2.6. Brushless DC Machine (BLDCM)

BLDCM is a type of synchronous machine, i.e., the magnetic field produced by the stator and rotor rotates at the same speed. The machine is well suited for EV application due to good speed–torque characteristics, higher efficiency and power density, extended operating speed range, and less maintenance. Unlike IM, BLDCM does not possess slip during its operation. A preliminary design of high-speed ferrite-based BLDC is proposed in ref. [61] to achieve high-speed operation and to prevent the demagnetization risk of ferrite magnets. In ref. [62], RB control is adapted by employing the switching algorithm of transferring energy to SC or battery via the inverter. Additionally, to provide a reliable and smooth brake, a braking force distribution is realized using ANN, and concurrently, the braking current is adjusted by a PI regulator for constant torque braking. RB control is proposed in ref. [63] utilizing the traditional PID regulator and FLC for braking force distribution, as illustrated in Figure 5. To continuously provide the instantaneous speed information as a function of motor rotation for motor drive and RB control, a rotor information estimation method is proposed in ref. [64]. In the proposed method, based on the hall position sensor signals characteristics, sources of speed measurement error were extracted by employing simple logical operations.
The performance comparison of various types of EMs and their control strategies employed in EV are provided in Table 4 and Table 5, respectively.

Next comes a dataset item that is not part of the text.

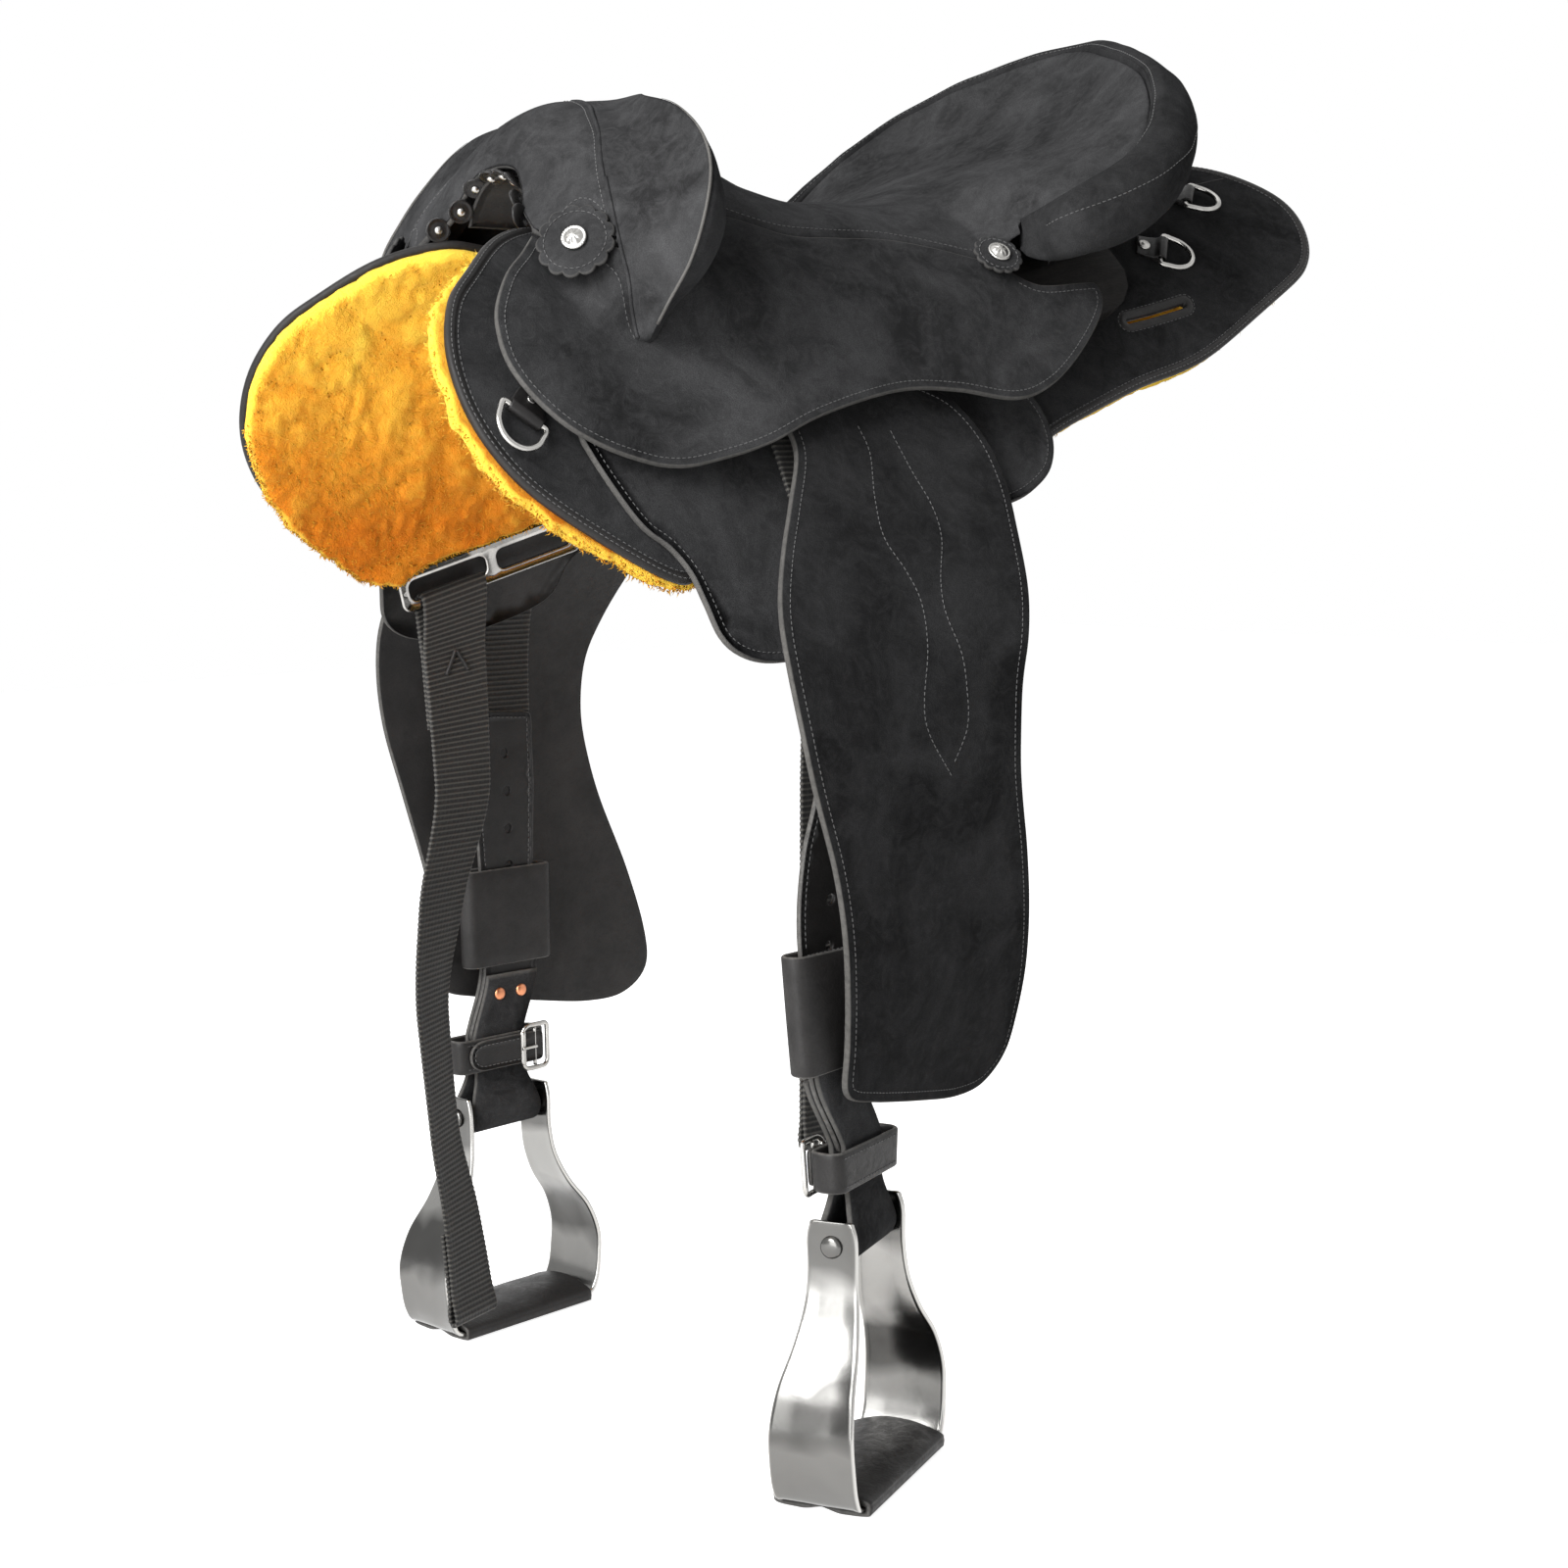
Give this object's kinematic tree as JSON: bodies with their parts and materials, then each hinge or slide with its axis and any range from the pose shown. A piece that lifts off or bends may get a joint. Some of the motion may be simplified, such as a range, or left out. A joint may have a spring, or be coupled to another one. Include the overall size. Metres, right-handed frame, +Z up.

3. Energy Storage Systems (ESSs)

The efficiency and operating range of EVs mostly depend on the ESSs capability, as they store large amounts of energy from the source and EMs during RB, along with the ability to release the energy quickly as per the load demands. The significant characteristics of EVs ESSs include high energy and power density, extended lifetime, low cost, and low maintenance. Presently, batteries and UCs are the most common choice of ESS.

3.1. Battery

Functioning as an energy storage and supply device, the battery is the one which mainly decides the safety and mileage of the EV. Batteries typically possess high energy densities and store the majority of onboard electric energy; hence, this technology is considered one of the core areas in EVs. Various power batteries, such as lead–acid, nickel–metal hydride, lithium-ion, nickel–zinc, and nickel–cadmium, are employed in EVs. Among them, lithium-ion batteries are widely recognized for commercial use owing to high energy density, long lifespan, and higher design flexibility. However, chemical batteries have many limitations, such as high cost, limited power density, and limited life cycle, as demonstrated in refs. [65,66,67,68,69,70,71,72,73]. Performance comparison of different types of batteries is presented in Table 6 and Figure 6. Additionally, the application of different types of batteries in EVs and their merits and demerits are summarized in Table 7.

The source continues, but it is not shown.